Bizde de standartlar konusunda epey ilerleme var. Tüketici
haklarını koruyan mahkemeler bile oluşturulmuş durumda. Uğradığınız haksızlığa karşılık
hizmet veren veya üretim yapan firmaları dava edebilirsiniz. Henüz ülkemizde bu
konu çok yaygınlaşmış olmasa da AB şartları gereği yasal düzenlemeler
yapılmaktadır. Yalnız mahkemelerin, bu konuda açılmış davalar, dava açan
kişinin lehine sonuçlansa bile, “emsal teşkil etmeme” kaydıyla firmaları diğer
tüketicilerden koruduğunu görmekteyiz. Oysa aynı konudan diğer tüketicilerde
mağdur durumdadırlar.
Yaşam kalitesini gösteren bir göstergede asgari ücretlerdir.
Buradaki standartların gelişmiş ülkelerin epey gerisinde olduğunu hepimiz
biliyoruz. Bunun bir sürü gerekçesi ortaya konabilir. Fakat bu halkın giderek
fakirleştiği gerçeğini değiştirmez.
Gıda harcaması ile birlikte
giyim, konut (kira, elektrik, su, yakıt), ulaşım, eğitim, sağlık ve benzeri
ihtiyaçlar için yapılması zorunlu diğer harcamaların toplam tutarı (yoksulluk
sınırı) ise 3.742,73 lira olmuştur
Bekar bir işçinin yaşam
maliyeti bile 1.367 TL’dir.
Bu ne demektir?
Mart ayı itibariyle asgari
ücret, 846 TL olduğuna göre, bu ücretin “insanca geçim koşullarını” 7 gün,
açlık sınırını ise 9 gün karşılayabilecek demektir. Oysa bu oran beş yıl önce
7’ye 22 idi.
Ülkemizde yaprak kıpırdamamasının nedeni işte budur. Artık
çalışanlar (kurumlaşmış firma ve devlet işçileriyle derecesi yüksek memurlar
hariç) zorunlu gıda tüketiminden bile kaçınmaktadır. Asgari ücretle bir yuva
nasıl kurulur, kurulan yuvalarda çocuk nasıl yetiştirilir, bunu düşünen var mı?

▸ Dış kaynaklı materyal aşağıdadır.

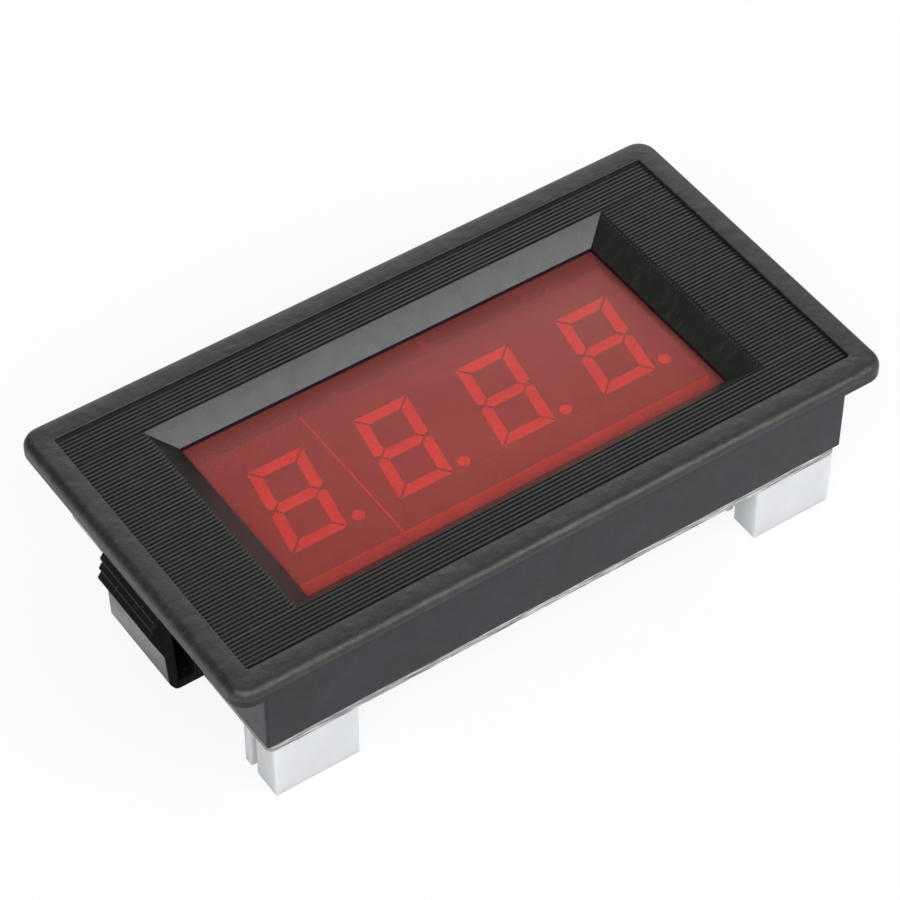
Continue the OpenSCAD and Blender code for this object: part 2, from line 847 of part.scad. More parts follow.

Sanmıyorum. Aslında bu zincirleme olarak herkesi ve herkesimi etkiler. İşverenler
bence bindikleri dalı kesiyorlar. Sadece dışarı mal satmak için işçilik
maliyetleri düşük tutulamaz. Çünkü herkes dışarıya mal satamaz ki.. esas kârlı
satışlar iç satışlardır.
Ne demiştik? Standartlar yaşam kalitesinin göstergesidir. Bu
durumda bizim yaşam kalitemiz ne durumda diye sormayacağım, merak etmeyin!